• [What to work on]: Exactly the lines between the line containing "griddle_plate();" and the line containing "return low / MM, high / MM", together with those two lines, are to be output.

···

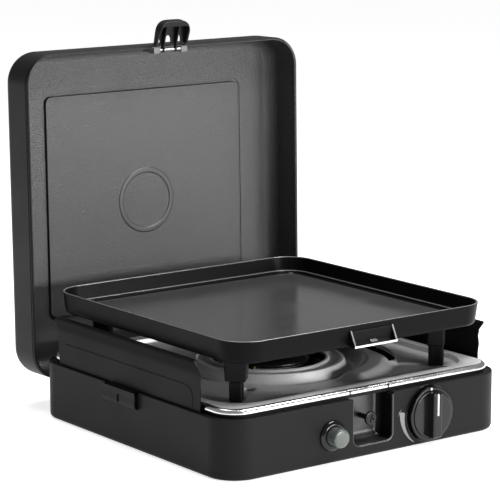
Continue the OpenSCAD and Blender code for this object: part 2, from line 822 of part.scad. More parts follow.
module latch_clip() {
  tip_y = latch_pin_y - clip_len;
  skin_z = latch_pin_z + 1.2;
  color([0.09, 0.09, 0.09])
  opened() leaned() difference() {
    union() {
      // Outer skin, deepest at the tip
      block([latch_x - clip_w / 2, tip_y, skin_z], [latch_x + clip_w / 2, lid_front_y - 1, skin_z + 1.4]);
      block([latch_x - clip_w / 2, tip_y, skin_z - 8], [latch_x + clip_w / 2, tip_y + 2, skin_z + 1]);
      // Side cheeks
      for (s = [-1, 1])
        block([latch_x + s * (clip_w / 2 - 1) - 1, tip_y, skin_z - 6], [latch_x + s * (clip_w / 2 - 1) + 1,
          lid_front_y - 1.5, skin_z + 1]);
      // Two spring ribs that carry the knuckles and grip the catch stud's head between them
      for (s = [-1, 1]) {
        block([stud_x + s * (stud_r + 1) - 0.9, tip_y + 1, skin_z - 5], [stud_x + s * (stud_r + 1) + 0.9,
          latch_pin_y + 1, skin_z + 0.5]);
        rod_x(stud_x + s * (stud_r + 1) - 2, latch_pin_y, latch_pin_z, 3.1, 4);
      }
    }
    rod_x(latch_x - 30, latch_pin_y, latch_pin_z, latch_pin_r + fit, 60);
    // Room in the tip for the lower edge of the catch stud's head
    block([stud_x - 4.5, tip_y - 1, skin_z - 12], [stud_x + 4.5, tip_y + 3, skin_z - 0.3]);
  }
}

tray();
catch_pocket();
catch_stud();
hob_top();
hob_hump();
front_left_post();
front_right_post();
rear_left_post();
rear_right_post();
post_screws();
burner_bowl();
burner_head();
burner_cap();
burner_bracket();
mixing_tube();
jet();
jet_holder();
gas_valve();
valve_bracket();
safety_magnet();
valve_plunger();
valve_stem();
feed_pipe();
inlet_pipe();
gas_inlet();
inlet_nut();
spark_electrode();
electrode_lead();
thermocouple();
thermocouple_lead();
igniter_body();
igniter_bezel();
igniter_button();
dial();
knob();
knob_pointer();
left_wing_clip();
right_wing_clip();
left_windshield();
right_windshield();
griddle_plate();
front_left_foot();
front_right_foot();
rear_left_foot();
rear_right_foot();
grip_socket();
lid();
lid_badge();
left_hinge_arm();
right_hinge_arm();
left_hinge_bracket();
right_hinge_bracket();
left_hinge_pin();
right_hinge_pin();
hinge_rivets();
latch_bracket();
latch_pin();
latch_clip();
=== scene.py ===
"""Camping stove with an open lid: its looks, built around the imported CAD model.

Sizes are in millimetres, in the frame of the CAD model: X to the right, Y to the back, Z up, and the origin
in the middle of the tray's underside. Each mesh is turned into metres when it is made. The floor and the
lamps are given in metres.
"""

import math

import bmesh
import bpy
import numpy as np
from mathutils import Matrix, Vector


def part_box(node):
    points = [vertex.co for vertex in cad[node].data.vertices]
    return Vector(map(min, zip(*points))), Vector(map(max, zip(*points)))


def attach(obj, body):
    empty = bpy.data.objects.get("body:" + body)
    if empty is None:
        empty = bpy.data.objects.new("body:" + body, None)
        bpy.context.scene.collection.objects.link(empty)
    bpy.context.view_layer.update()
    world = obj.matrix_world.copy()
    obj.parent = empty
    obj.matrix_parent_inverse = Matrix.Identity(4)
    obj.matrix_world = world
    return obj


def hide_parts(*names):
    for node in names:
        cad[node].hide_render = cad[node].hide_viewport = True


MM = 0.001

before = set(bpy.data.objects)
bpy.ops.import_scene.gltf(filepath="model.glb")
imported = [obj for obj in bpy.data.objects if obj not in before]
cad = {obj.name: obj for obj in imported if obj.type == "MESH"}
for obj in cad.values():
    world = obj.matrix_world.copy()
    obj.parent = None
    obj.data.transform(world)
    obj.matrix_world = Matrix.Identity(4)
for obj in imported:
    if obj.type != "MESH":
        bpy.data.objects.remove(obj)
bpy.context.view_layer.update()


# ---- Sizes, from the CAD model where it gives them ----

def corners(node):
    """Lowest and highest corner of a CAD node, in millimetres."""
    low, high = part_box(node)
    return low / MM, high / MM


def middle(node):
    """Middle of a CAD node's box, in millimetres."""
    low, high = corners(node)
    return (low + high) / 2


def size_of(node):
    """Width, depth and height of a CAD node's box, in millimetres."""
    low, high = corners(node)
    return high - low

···

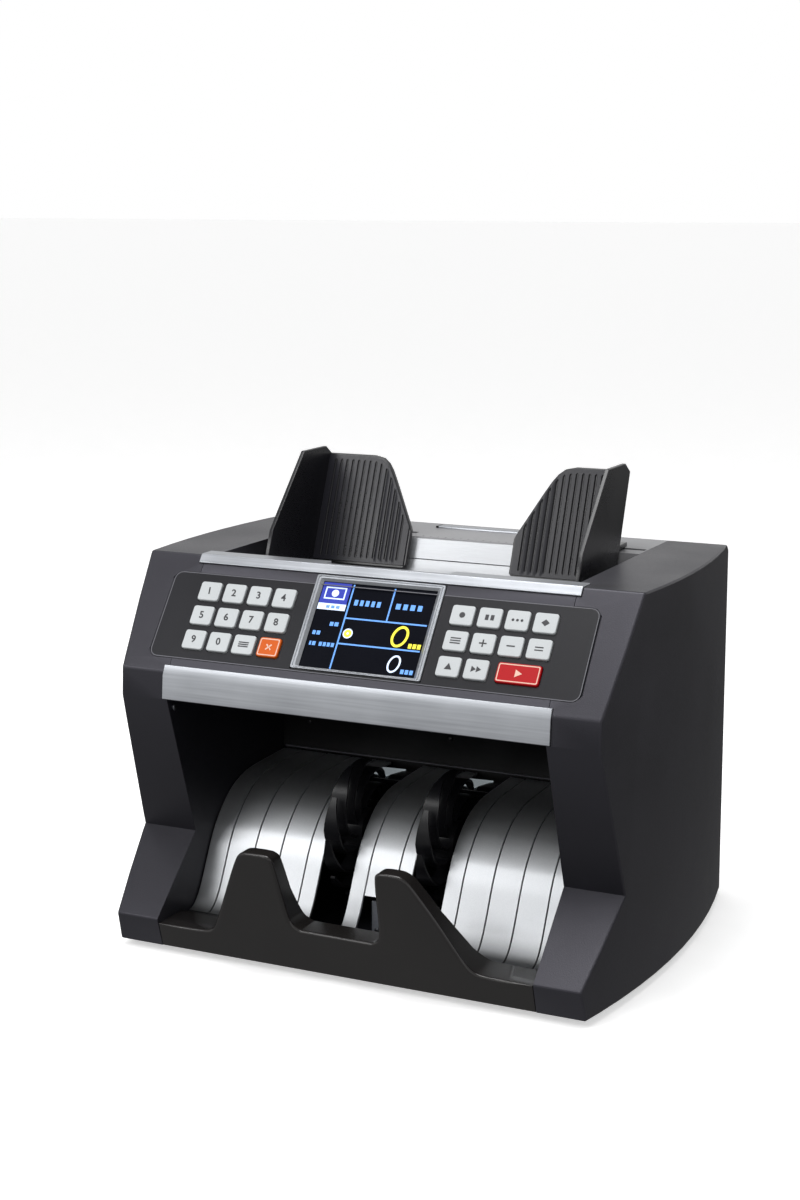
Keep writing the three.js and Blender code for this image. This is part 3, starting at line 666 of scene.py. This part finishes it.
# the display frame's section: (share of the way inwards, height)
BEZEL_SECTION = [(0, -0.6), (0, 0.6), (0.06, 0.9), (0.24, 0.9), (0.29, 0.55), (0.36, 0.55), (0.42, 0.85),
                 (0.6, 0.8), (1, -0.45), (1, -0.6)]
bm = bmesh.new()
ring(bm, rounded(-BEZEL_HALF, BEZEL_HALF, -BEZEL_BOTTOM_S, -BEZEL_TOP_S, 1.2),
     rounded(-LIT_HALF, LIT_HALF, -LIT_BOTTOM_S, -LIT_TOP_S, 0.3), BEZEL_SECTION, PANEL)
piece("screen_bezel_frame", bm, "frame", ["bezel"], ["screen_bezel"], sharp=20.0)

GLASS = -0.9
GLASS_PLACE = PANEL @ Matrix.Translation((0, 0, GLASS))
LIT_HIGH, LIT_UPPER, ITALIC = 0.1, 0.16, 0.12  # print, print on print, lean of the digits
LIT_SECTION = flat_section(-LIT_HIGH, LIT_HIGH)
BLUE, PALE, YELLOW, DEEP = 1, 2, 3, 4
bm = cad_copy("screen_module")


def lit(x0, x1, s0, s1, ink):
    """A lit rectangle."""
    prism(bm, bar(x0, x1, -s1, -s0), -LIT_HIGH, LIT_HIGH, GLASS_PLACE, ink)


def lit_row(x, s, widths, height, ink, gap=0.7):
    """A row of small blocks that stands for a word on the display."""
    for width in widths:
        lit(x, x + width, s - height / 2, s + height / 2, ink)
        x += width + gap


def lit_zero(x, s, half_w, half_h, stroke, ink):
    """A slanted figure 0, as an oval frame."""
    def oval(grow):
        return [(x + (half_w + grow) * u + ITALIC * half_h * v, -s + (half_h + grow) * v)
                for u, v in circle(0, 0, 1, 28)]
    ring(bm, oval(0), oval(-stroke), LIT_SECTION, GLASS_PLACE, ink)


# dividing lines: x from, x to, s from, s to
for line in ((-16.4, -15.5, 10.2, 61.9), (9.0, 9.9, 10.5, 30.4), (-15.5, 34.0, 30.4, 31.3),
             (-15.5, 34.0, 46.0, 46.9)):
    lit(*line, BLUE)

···

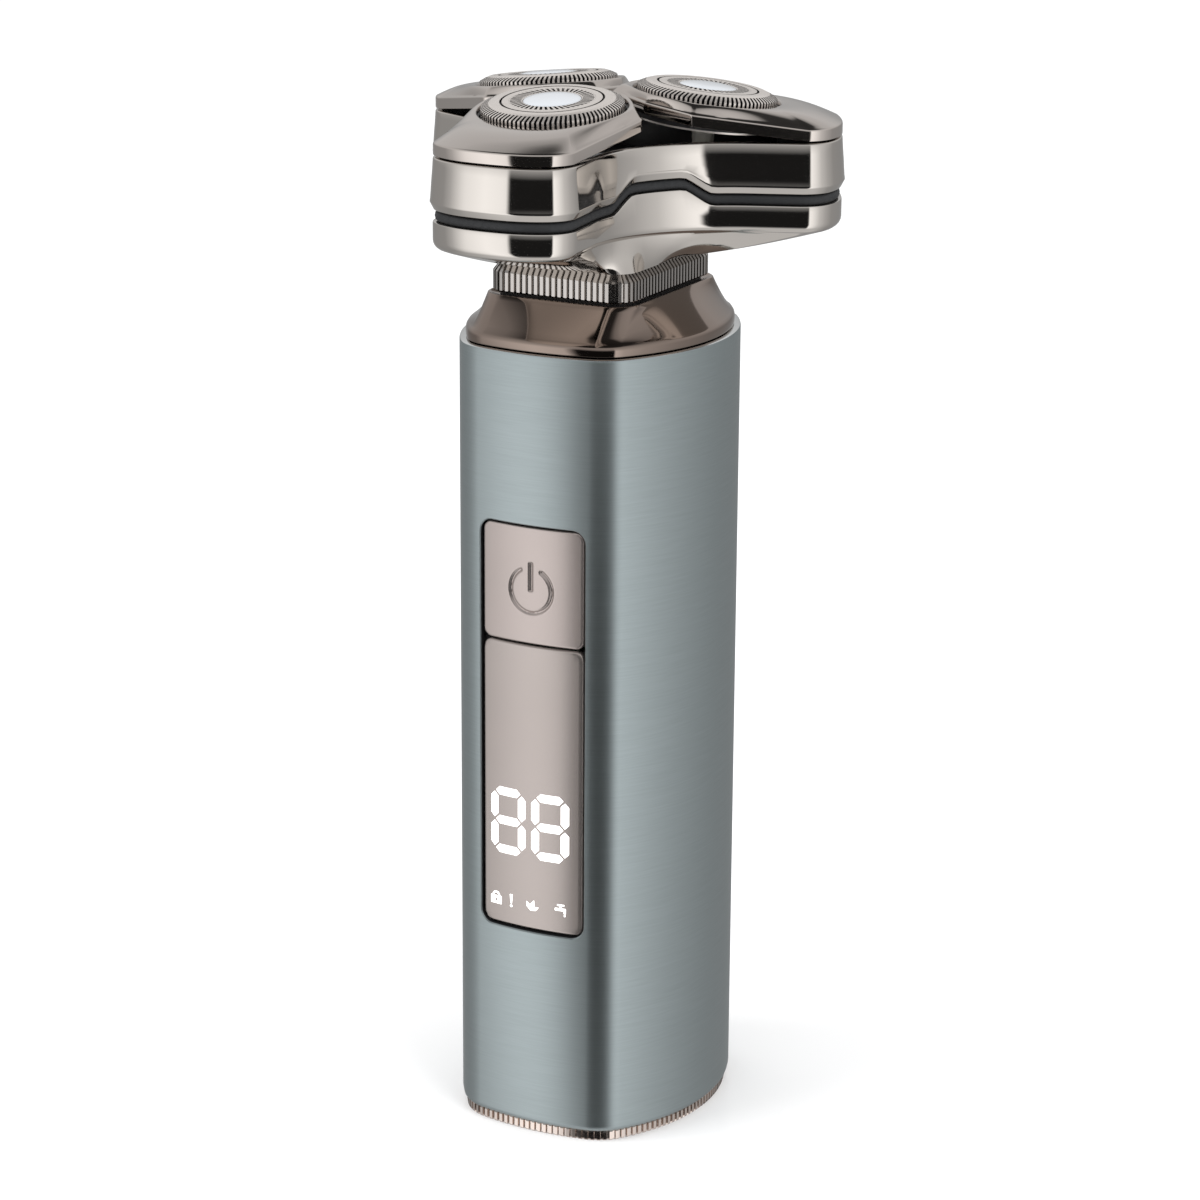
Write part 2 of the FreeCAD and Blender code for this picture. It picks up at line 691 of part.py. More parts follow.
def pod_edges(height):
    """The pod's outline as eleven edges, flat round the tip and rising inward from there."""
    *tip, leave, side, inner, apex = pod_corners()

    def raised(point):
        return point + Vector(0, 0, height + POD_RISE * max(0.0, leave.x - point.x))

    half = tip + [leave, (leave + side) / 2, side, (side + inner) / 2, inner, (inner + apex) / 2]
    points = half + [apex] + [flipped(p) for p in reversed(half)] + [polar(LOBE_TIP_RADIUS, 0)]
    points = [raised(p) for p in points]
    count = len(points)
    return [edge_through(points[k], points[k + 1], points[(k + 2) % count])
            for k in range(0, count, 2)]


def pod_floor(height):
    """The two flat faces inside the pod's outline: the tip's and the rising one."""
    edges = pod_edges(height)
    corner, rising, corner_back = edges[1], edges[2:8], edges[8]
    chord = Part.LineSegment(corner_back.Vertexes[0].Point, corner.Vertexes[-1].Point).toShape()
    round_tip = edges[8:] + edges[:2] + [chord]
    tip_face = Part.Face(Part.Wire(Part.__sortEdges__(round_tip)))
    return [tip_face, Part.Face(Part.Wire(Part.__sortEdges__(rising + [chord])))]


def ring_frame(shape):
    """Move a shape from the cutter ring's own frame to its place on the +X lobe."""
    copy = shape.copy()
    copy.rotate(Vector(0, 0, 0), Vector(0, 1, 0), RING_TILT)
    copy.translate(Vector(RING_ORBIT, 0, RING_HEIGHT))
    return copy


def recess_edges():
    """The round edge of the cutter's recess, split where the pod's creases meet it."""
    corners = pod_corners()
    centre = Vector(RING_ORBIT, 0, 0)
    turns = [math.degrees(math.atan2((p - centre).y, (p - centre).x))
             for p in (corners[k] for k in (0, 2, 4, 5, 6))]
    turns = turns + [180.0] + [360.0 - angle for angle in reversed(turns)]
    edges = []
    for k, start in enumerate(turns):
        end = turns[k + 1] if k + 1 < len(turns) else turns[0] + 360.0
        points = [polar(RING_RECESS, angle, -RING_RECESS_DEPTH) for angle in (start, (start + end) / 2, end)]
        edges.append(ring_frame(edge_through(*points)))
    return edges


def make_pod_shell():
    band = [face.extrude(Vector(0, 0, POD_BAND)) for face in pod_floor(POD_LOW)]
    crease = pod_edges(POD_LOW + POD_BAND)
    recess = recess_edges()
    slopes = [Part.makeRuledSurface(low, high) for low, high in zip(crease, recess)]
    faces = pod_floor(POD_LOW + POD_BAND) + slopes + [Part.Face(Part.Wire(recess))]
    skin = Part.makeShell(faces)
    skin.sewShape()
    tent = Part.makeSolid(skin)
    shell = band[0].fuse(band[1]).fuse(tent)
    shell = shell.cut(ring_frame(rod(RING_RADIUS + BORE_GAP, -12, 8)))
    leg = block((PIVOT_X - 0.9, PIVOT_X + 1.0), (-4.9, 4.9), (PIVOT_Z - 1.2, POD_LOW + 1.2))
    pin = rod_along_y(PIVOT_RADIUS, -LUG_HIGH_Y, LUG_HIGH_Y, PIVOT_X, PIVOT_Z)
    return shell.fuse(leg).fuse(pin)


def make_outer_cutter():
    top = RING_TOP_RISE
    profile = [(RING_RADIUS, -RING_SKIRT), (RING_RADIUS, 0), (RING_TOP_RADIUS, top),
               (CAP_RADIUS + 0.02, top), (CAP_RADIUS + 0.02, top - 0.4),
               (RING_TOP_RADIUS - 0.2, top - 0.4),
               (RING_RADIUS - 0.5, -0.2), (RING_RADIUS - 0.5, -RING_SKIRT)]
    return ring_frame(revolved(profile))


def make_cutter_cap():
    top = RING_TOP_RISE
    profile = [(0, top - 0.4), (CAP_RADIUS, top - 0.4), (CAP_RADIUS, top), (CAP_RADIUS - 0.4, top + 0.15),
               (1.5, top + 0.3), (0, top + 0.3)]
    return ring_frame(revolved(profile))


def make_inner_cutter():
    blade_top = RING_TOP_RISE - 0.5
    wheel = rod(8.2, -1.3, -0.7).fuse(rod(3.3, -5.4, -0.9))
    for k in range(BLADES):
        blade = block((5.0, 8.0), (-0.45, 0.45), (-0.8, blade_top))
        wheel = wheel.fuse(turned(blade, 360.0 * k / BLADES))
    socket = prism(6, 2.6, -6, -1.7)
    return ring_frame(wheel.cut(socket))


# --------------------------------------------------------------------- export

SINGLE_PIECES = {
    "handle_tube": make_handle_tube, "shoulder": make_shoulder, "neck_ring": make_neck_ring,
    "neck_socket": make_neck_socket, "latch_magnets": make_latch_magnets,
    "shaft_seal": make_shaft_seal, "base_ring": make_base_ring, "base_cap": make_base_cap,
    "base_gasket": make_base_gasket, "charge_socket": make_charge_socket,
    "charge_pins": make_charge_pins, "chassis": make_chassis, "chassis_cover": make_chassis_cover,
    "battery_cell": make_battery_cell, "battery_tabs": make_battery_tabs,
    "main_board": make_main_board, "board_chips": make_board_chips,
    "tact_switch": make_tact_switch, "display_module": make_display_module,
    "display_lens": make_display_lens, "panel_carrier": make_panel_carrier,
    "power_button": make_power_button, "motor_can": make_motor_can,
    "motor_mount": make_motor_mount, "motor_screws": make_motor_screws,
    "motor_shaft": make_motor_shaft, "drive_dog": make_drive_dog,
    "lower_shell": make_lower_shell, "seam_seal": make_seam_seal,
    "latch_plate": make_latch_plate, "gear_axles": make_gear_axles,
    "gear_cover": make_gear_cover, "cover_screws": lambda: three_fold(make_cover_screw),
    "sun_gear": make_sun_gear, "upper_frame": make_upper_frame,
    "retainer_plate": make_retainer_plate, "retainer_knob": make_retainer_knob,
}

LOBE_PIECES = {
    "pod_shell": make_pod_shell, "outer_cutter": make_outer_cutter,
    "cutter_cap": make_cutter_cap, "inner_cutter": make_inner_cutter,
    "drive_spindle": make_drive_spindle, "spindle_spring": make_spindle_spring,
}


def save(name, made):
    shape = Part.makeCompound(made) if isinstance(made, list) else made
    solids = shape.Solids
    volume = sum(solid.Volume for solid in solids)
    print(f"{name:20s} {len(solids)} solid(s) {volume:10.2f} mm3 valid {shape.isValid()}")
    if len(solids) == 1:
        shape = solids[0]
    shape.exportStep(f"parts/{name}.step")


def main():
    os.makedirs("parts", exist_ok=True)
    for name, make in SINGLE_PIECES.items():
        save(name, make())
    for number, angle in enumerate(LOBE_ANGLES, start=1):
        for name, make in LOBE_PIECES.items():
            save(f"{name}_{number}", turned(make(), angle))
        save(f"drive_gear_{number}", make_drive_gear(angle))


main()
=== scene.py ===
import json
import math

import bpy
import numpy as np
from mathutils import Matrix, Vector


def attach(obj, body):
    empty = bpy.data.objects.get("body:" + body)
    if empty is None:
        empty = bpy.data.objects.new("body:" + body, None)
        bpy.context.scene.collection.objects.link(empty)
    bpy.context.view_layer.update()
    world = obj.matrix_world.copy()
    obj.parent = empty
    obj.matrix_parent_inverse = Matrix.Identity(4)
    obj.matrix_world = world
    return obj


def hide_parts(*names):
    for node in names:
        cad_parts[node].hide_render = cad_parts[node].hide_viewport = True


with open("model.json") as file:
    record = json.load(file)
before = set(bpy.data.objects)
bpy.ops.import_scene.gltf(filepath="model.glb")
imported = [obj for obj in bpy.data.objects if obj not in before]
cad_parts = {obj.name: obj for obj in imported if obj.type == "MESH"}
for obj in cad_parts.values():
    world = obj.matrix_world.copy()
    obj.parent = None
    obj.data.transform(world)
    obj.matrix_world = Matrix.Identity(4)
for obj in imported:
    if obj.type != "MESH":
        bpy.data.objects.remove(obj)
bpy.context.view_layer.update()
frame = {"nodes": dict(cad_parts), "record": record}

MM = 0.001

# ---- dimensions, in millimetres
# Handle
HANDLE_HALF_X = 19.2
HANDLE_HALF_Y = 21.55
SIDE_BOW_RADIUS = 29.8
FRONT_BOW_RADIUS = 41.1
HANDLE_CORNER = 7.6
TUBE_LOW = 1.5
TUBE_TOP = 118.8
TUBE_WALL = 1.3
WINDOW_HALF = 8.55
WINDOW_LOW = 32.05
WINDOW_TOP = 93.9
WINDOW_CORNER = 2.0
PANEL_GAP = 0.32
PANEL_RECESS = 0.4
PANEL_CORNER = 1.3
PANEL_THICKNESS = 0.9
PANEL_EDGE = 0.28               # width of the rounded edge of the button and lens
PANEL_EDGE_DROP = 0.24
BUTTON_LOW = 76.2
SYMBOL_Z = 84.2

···

• [Complete response]:
griddle_plate();
front_left_foot();
front_right_foot();
rear_left_foot();
rear_right_foot();
grip_socket();
lid();
lid_badge();
left_hinge_arm();
right_hinge_arm();
left_hinge_bracket();
right_hinge_bracket();
left_hinge_pin();
right_hinge_pin();
hinge_rivets();
latch_bracket();
latch_pin();
latch_clip();
=== scene.py ===
"""Camping stove with an open lid: its looks, built around the imported CAD model.

Sizes are in millimetres, in the frame of the CAD model: X to the right, Y to the back, Z up, and the origin
in the middle of the tray's underside. Each mesh is turned into metres when it is made. The floor and the
lamps are given in metres.
"""

import math

import bmesh
import bpy
import numpy as np
from mathutils import Matrix, Vector


def part_box(node):
    points = [vertex.co for vertex in cad[node].data.vertices]
    return Vector(map(min, zip(*points))), Vector(map(max, zip(*points)))


def attach(obj, body):
    empty = bpy.data.objects.get("body:" + body)
    if empty is None:
        empty = bpy.data.objects.new("body:" + body, None)
        bpy.context.scene.collection.objects.link(empty)
    bpy.context.view_layer.update()
    world = obj.matrix_world.copy()
    obj.parent = empty
    obj.matrix_parent_inverse = Matrix.Identity(4)
    obj.matrix_world = world
    return obj


def hide_parts(*names):
    for node in names:
        cad[node].hide_render = cad[node].hide_viewport = True


MM = 0.001

before = set(bpy.data.objects)
bpy.ops.import_scene.gltf(filepath="model.glb")
imported = [obj for obj in bpy.data.objects if obj not in before]
cad = {obj.name: obj for obj in imported if obj.type == "MESH"}
for obj in cad.values():
    world = obj.matrix_world.copy()
    obj.parent = None
    obj.data.transform(world)
    obj.matrix_world = Matrix.Identity(4)
for obj in imported:
    if obj.type != "MESH":
        bpy.data.objects.remove(obj)
bpy.context.view_layer.update()


# ---- Sizes, from the CAD model where it gives them ----

def corners(node):
    """Lowest and highest corner of a CAD node, in millimetres."""
    low, high = part_box(node)
    return low / MM, high / MM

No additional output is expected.